Dark matter search with superheated droplets
PICASSO is a direct dark matter search experiment. It uses the
superheated droplet detector technique to find evidence for dark matter in our
solar system. The experiment is located at SNOLAB in Sudbury, Ontario. The
Queen's group is involved in the design, installation, and operation of the
system. Queen's students are also at the forefront of the data analysis of
PICASSO WIMP search data.
Supersymmetry theories favored by particle physicists today predict the
existence of a stable heavy particle that only interacts weakly. These
particles are called WIMPs (weakly interacting massive particles).
PICASSO uses tiny (200μm) liquid droplets of freon suspended in a gel as
medium for detecting these WIMPs. The droplets are kept in a superheated state,
and when a WIMP hits a droplet the freon changes phase to a gaseous bubble.
This transition creates a shock wave that is detected by a piezo-electric
sensor.
A single detector has 9 piezo-electric sensors and contains 4.5 litres of
gel. The detectors are housed in a temperature-controlled enclosure and
surrounded with water shielding to reduce background radiation. Currently, 29
detectors are operational at SNOLAB, with plans to add 3 more.
Liquid scintillator detector for low energy neutrinos
SNO+ is a project that is a follow-up to SNO. Using
most of the existing SNO detector but replacing the heavy water with a
"new" liquid scintillator made from linear alkylbenzene, SNO+ would be
sensitive to solar neutrinos with lower energies than SNO, and it
would also be able to detect antineutrinos produced by nuclear
reactors and by the decays of the natural radioisotopes present in the
Earth. This would give SNO+ the ability to make measurements that are
important not only to neutrino physics, but also to solar physics,
geophysics and geochemistry.
By measuring the survival probability of the pep solar neutrinos with
precision, SNO+ would probe the coupling between neutrinos and matter
in the region most sensitive to new phenomena. This could reveal the
presence of new physics such as non-standard couplings to new
particles, or the presence of sub-dominant effects in oscillations
from a sterile neutrino.
We can load the liquid scintillator with neodymium, a double beta
decay isotope. With 1 tonne of neodymium dispersed in the detector,
SNO+ could detect neutrino-less double beta decay. This would shed
light on the charge conjugation nature of the neutrino and on the
absolute neutrino mass scale, both impacting on our understanding of
the evolution of the Universe.
Queen's is one of the leaders in developing this project. The SNO+
Project Director is Queen's Faculty member Professor Mark Chen.

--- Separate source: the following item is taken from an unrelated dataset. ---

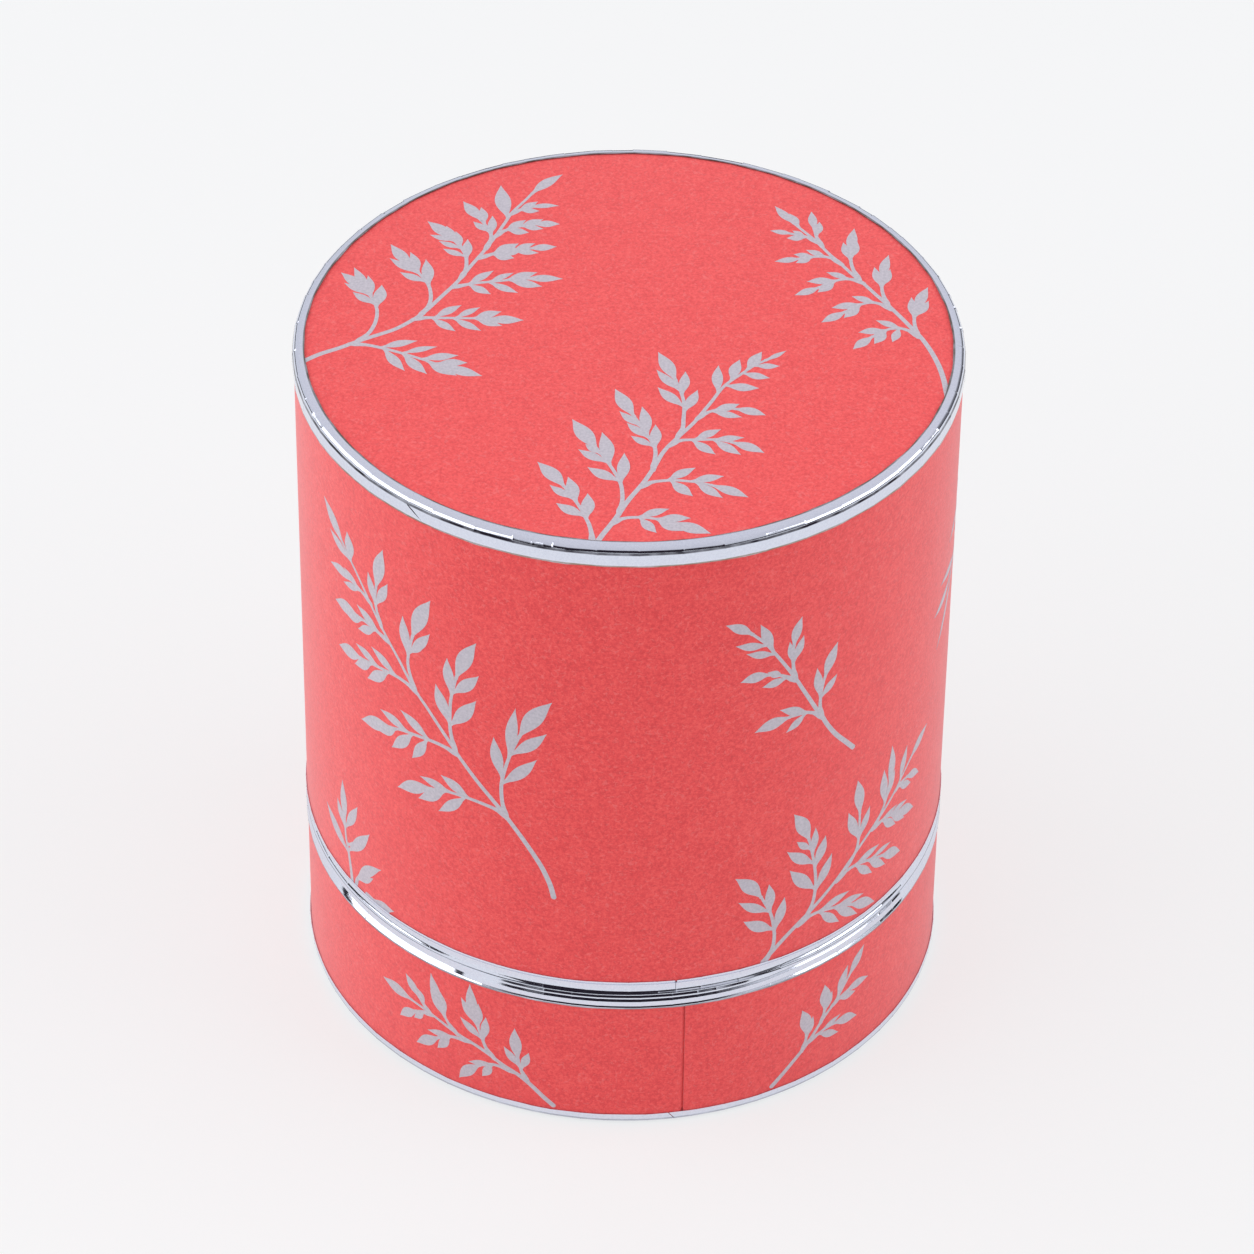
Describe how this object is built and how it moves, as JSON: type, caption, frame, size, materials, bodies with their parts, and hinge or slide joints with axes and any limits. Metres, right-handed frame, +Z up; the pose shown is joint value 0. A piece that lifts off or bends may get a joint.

Mechanical construction during the transition, scintillator
purification, liquid scintillator optics, double beta decay,
calibration sources and hardware, detector and physics simulations and
analysis - there are opportunities to get involved in many aspects of
this project.
Dark matter search with liquid argon
With DEAP-1 with 7 kg of liquid argon, we have demonstrated a discrimination
of events that are backgrounds to the dark matter search (beta and gamma events)
in liquid argon at the level of 10-8. With this very low
background level, the 3600 kg DEAP-3600 detector, nearing completion at SNOLAB,
is projected to be sensitive to cross-sections down to
10-46cm2, and will increase the current experimental
sensitivity to dark matter particles by a substantial factor. The DEAP-3600
Project Director is Queen's Faculty Member, Professor Mark Boulay.

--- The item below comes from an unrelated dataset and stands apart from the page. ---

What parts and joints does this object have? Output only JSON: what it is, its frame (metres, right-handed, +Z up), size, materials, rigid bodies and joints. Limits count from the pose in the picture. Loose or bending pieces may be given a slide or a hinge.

Construction of the DEAP 3600 detector underground at SNOLAB is progressing
well and commissioning is scheduled to begin early in 2014. The DEAP group at
Queen's is currently active in cryogenics design and construction, liquid argon
purification and scintillation studies, Monte-Carlo simulation, detector
calibration and analysis.
SuperCDMS Dark matter search with cryogenic detectors
The Cryogenic Dark Matter Search (CDMS) collaboration has develope cryogenic
semiconductor detectors to detect and identify the very rare interactions of
Weakly Interacting massive Paricles (WIMPs) - proposed to solve the long
standing dark matter problem - with atomic nuclei. The detectors are kept at
very low temperatures (40-50 mK) so the low energy of a WIMP interaction
still can cause a measurable increase in the detector temperature. With the
additional detection of an ionization signal from each interaction, these
detectors become very powerful in discriminating between ordinary radiation
such as environmental radioactivity and potential WIMP interactions.
SuperCDMS, the successor of CDMS is presently operating cryogenic germanium
detectors with a total mass of roughly 9 kg at the Soudan Underground
Laboratory in Minnesota. At the same time we are preparing for the next
phase of the experiment which aims at deploying detectors with a total mass
of hundreds of kilogram at sNOLAB. The main reason for moving to SNOLAB is
the considerably better shielding against cosmogenic radiation due to the
larger depth of the laboratory.
At Queen's we operate a cryogenic facility for detector R&D, and
characterization and testing of the new detectors being developed and
produced for SuperCDMS SNOLAB. We are also heavily invovled in data analysis
and Monte Carlo simulations. Queen's will paly a leading role for the
installation of the new setup at SNOLAB.